**THE PROBLEM**
Repeat each line of the material exactly.

::::::::::

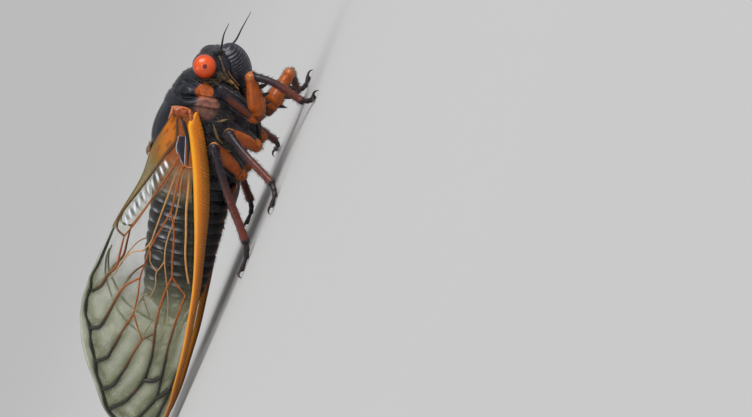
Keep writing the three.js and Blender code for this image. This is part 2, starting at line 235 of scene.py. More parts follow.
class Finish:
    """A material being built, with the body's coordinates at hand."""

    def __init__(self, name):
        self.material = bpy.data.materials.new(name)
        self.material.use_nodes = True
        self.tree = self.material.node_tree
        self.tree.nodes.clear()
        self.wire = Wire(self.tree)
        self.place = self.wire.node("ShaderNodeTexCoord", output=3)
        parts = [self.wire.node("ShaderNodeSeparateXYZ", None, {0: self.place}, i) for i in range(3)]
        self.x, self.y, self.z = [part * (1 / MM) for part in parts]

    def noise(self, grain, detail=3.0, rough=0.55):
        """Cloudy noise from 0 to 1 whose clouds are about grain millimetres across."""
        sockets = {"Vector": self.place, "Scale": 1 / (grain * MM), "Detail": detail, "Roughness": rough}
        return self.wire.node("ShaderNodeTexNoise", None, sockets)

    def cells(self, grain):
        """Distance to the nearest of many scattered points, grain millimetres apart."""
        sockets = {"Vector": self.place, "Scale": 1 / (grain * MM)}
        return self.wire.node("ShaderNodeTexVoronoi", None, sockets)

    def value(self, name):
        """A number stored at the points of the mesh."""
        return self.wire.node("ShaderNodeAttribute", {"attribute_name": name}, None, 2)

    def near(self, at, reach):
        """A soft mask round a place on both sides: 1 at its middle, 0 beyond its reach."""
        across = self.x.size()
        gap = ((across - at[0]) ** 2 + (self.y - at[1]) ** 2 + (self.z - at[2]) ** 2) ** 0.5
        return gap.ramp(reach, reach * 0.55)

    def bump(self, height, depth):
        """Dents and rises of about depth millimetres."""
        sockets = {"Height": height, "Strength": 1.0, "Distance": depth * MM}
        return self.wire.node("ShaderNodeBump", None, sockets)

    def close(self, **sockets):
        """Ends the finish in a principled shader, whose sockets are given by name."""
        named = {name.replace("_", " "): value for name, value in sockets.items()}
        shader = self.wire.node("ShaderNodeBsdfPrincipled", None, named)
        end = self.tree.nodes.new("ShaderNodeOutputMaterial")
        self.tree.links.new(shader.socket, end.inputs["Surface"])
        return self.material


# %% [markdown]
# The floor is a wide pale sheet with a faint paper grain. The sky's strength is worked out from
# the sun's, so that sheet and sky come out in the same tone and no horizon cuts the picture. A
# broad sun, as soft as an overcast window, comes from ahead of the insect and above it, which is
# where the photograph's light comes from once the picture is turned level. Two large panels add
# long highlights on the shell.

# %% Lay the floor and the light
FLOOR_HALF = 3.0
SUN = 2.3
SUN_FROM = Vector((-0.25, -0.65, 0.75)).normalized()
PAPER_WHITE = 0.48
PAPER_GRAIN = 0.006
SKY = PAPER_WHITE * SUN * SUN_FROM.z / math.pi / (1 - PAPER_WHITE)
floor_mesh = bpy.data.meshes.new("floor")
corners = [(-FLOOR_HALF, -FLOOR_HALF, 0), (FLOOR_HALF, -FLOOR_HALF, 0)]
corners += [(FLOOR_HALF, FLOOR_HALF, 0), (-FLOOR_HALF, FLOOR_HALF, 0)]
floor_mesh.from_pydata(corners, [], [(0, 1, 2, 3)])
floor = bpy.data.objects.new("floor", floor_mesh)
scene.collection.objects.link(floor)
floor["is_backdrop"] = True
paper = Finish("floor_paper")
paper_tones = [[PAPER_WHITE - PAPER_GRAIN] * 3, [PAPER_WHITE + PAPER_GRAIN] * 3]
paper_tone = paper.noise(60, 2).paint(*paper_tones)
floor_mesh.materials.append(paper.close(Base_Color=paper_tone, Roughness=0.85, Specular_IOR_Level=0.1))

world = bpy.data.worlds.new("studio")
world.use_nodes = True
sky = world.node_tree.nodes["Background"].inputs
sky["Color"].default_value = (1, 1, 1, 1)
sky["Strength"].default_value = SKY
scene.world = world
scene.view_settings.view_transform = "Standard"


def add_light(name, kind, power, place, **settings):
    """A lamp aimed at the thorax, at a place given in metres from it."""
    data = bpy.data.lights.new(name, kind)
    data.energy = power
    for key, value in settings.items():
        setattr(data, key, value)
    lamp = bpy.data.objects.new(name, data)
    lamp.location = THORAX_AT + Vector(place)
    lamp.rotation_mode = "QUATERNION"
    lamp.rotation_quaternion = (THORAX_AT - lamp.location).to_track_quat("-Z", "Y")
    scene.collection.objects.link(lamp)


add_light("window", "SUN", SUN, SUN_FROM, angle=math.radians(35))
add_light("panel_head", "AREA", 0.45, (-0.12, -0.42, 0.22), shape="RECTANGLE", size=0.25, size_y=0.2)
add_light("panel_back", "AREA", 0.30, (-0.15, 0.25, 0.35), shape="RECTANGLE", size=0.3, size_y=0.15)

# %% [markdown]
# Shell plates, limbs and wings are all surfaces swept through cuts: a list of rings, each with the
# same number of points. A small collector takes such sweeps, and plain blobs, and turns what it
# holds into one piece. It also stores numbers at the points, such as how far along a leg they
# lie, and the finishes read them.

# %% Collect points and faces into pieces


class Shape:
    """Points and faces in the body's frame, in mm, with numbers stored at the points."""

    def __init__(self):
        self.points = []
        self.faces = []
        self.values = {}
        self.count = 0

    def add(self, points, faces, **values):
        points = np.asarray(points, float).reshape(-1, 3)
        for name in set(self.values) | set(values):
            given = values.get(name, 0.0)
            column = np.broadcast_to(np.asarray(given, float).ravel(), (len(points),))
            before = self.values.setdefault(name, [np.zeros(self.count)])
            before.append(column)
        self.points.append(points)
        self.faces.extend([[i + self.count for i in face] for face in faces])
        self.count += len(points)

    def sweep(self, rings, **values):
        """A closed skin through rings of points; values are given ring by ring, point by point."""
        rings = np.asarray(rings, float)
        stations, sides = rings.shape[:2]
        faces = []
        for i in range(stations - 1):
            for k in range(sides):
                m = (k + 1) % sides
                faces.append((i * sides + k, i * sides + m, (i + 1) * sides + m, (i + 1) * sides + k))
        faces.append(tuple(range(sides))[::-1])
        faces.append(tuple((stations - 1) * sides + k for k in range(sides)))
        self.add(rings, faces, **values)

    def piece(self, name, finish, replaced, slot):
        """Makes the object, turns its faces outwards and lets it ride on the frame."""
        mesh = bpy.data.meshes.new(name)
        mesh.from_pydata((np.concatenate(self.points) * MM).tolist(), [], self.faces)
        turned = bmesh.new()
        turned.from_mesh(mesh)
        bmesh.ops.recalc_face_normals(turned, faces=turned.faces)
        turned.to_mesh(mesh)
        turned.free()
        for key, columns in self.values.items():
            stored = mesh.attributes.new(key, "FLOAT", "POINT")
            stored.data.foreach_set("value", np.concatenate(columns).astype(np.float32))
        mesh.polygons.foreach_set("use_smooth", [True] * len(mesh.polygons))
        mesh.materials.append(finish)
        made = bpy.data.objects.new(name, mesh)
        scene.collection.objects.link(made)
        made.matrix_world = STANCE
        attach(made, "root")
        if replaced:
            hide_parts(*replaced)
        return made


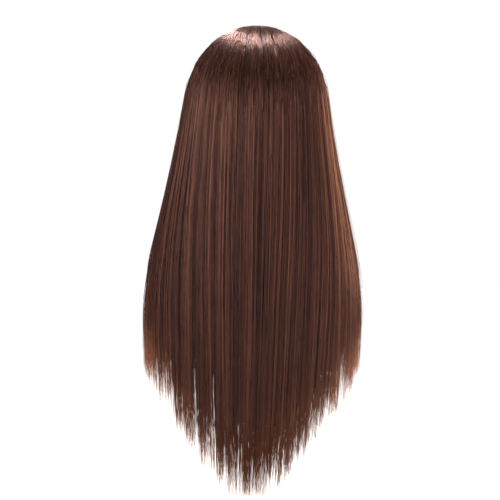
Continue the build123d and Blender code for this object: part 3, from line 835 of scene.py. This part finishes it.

::::::::::

**EXPECTED OUTPUT**
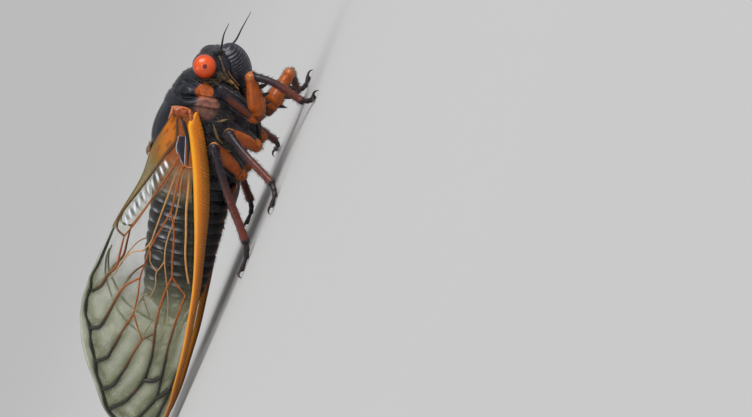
Keep writing the three.js and Blender code for this image. This is part 2, starting at line 235 of scene.py. More parts follow.
class Finish:
    """A material being built, with the body's coordinates at hand."""

    def __init__(self, name):
        self.material = bpy.data.materials.new(name)
        self.material.use_nodes = True
        self.tree = self.material.node_tree
        self.tree.nodes.clear()
        self.wire = Wire(self.tree)
        self.place = self.wire.node("ShaderNodeTexCoord", output=3)
        parts = [self.wire.node("ShaderNodeSeparateXYZ", None, {0: self.place}, i) for i in range(3)]
        self.x, self.y, self.z = [part * (1 / MM) for part in parts]

    def noise(self, grain, detail=3.0, rough=0.55):
        """Cloudy noise from 0 to 1 whose clouds are about grain millimetres across."""
        sockets = {"Vector": self.place, "Scale": 1 / (grain * MM), "Detail": detail, "Roughness": rough}
        return self.wire.node("ShaderNodeTexNoise", None, sockets)

    def cells(self, grain):
        """Distance to the nearest of many scattered points, grain millimetres apart."""
        sockets = {"Vector": self.place, "Scale": 1 / (grain * MM)}
        return self.wire.node("ShaderNodeTexVoronoi", None, sockets)

    def value(self, name):
        """A number stored at the points of the mesh."""
        return self.wire.node("ShaderNodeAttribute", {"attribute_name": name}, None, 2)

    def near(self, at, reach):
        """A soft mask round a place on both sides: 1 at its middle, 0 beyond its reach."""
        across = self.x.size()
        gap = ((across - at[0]) ** 2 + (self.y - at[1]) ** 2 + (self.z - at[2]) ** 2) ** 0.5
        return gap.ramp(reach, reach * 0.55)

    def bump(self, height, depth):
        """Dents and rises of about depth millimetres."""
        sockets = {"Height": height, "Strength": 1.0, "Distance": depth * MM}
        return self.wire.node("ShaderNodeBump", None, sockets)

    def close(self, **sockets):
        """Ends the finish in a principled shader, whose sockets are given by name."""
        named = {name.replace("_", " "): value for name, value in sockets.items()}
        shader = self.wire.node("ShaderNodeBsdfPrincipled", None, named)
        end = self.tree.nodes.new("ShaderNodeOutputMaterial")
        self.tree.links.new(shader.socket, end.inputs["Surface"])
        return self.material


# %% [markdown]
# The floor is a wide pale sheet with a faint paper grain. The sky's strength is worked out from
# the sun's, so that sheet and sky come out in the same tone and no horizon cuts the picture. A
# broad sun, as soft as an overcast window, comes from ahead of the insect and above it, which is
# where the photograph's light comes from once the picture is turned level. Two large panels add
# long highlights on the shell.

# %% Lay the floor and the light
FLOOR_HALF = 3.0
SUN = 2.3
SUN_FROM = Vector((-0.25, -0.65, 0.75)).normalized()
PAPER_WHITE = 0.48
PAPER_GRAIN = 0.006
SKY = PAPER_WHITE * SUN * SUN_FROM.z / math.pi / (1 - PAPER_WHITE)
floor_mesh = bpy.data.meshes.new("floor")
corners = [(-FLOOR_HALF, -FLOOR_HALF, 0), (FLOOR_HALF, -FLOOR_HALF, 0)]
corners += [(FLOOR_HALF, FLOOR_HALF, 0), (-FLOOR_HALF, FLOOR_HALF, 0)]
floor_mesh.from_pydata(corners, [], [(0, 1, 2, 3)])
floor = bpy.data.objects.new("floor", floor_mesh)
scene.collection.objects.link(floor)
floor["is_backdrop"] = True
paper = Finish("floor_paper")
paper_tones = [[PAPER_WHITE - PAPER_GRAIN] * 3, [PAPER_WHITE + PAPER_GRAIN] * 3]
paper_tone = paper.noise(60, 2).paint(*paper_tones)
floor_mesh.materials.append(paper.close(Base_Color=paper_tone, Roughness=0.85, Specular_IOR_Level=0.1))

world = bpy.data.worlds.new("studio")
world.use_nodes = True
sky = world.node_tree.nodes["Background"].inputs
sky["Color"].default_value = (1, 1, 1, 1)
sky["Strength"].default_value = SKY
scene.world = world
scene.view_settings.view_transform = "Standard"


def add_light(name, kind, power, place, **settings):
    """A lamp aimed at the thorax, at a place given in metres from it."""
    data = bpy.data.lights.new(name, kind)
    data.energy = power
    for key, value in settings.items():
        setattr(data, key, value)
    lamp = bpy.data.objects.new(name, data)
    lamp.location = THORAX_AT + Vector(place)
    lamp.rotation_mode = "QUATERNION"
    lamp.rotation_quaternion = (THORAX_AT - lamp.location).to_track_quat("-Z", "Y")
    scene.collection.objects.link(lamp)


add_light("window", "SUN", SUN, SUN_FROM, angle=math.radians(35))
add_light("panel_head", "AREA", 0.45, (-0.12, -0.42, 0.22), shape="RECTANGLE", size=0.25, size_y=0.2)
add_light("panel_back", "AREA", 0.30, (-0.15, 0.25, 0.35), shape="RECTANGLE", size=0.3, size_y=0.15)

# %% [markdown]
# Shell plates, limbs and wings are all surfaces swept through cuts: a list of rings, each with the
# same number of points. A small collector takes such sweeps, and plain blobs, and turns what it
# holds into one piece. It also stores numbers at the points, such as how far along a leg they
# lie, and the finishes read them.

# %% Collect points and faces into pieces


class Shape:
    """Points and faces in the body's frame, in mm, with numbers stored at the points."""

    def __init__(self):
        self.points = []
        self.faces = []
        self.values = {}
        self.count = 0

    def add(self, points, faces, **values):
        points = np.asarray(points, float).reshape(-1, 3)
        for name in set(self.values) | set(values):
            given = values.get(name, 0.0)
            column = np.broadcast_to(np.asarray(given, float).ravel(), (len(points),))
            before = self.values.setdefault(name, [np.zeros(self.count)])
            before.append(column)
        self.points.append(points)
        self.faces.extend([[i + self.count for i in face] for face in faces])
        self.count += len(points)

    def sweep(self, rings, **values):
        """A closed skin through rings of points; values are given ring by ring, point by point."""
        rings = np.asarray(rings, float)
        stations, sides = rings.shape[:2]
        faces = []
        for i in range(stations - 1):
            for k in range(sides):
                m = (k + 1) % sides
                faces.append((i * sides + k, i * sides + m, (i + 1) * sides + m, (i + 1) * sides + k))
        faces.append(tuple(range(sides))[::-1])
        faces.append(tuple((stations - 1) * sides + k for k in range(sides)))
        self.add(rings, faces, **values)

    def piece(self, name, finish, replaced, slot):
        """Makes the object, turns its faces outwards and lets it ride on the frame."""
        mesh = bpy.data.meshes.new(name)
        mesh.from_pydata((np.concatenate(self.points) * MM).tolist(), [], self.faces)
        turned = bmesh.new()
        turned.from_mesh(mesh)
        bmesh.ops.recalc_face_normals(turned, faces=turned.faces)
        turned.to_mesh(mesh)
        turned.free()
        for key, columns in self.values.items():
            stored = mesh.attributes.new(key, "FLOAT", "POINT")
            stored.data.foreach_set("value", np.concatenate(columns).astype(np.float32))
        mesh.polygons.foreach_set("use_smooth", [True] * len(mesh.polygons))
        mesh.materials.append(finish)
        made = bpy.data.objects.new(name, mesh)
        scene.collection.objects.link(made)
        made.matrix_world = STANCE
        attach(made, "root")
        if replaced:
            hide_parts(*replaced)
        return made


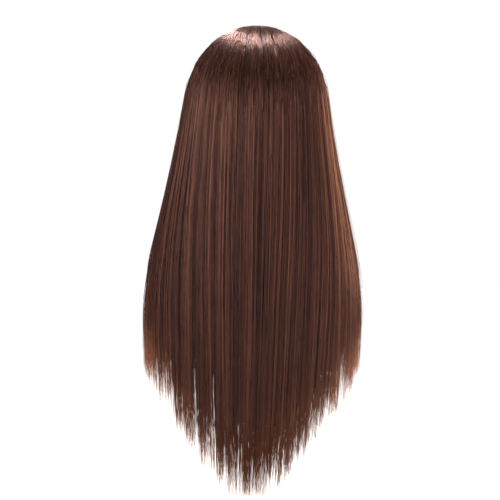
Continue the build123d and Blender code for this object: part 3, from line 835 of scene.py. This part finishes it.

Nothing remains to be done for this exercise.